Read it as strategy, not just hardware. On September 13, 2022, Embraer S.A. was granted US11442161B2, “Satellite borne synthetic aperture radar,” classified in G01S 13/90, the SAR art. The interesting fact is the assignee: a company known for aircraft holding a satellite-radar payload patent.

Synthetic aperture radar is the premium product in earth observation because it sees through clouds and works at night, when optical imaging is blind. That makes SAR data valuable for maritime surveillance, disaster response, and defense — customers who pay for reliability optical can't match. The SAR earth-observation market has been a magnet for both capital and incumbents looking for data-services growth.

For a capital-markets desk, an aircraft maker's SAR patent is a positioning signal. It suggests Embraer is exploring an adjacency: from selling airframes once to participating in recurring earth-observation data and defense-payload markets. Diversifying a cyclical hardware business toward data services is a well-worn strategic move, and patent activity in a new domain is often the earliest public trace of it.

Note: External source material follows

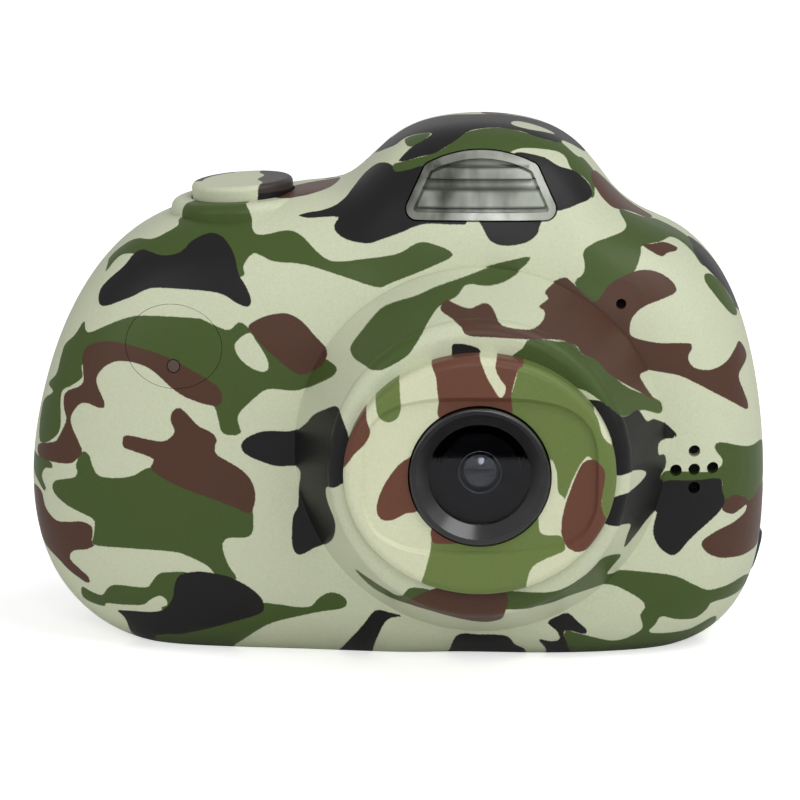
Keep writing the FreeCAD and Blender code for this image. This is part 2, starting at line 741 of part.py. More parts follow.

The disciplined caveat: one patent is not a business plan, and a granted claim does not commit a company to a market. Many incumbents patent in adjacencies they never fully enter.

But the filing is a real data point about intent. When a company patents outside its core domain, it is spending R&D dollars to keep an option open — and an Embraer SAR patent is an option on the earth-observation market, written down in the public record.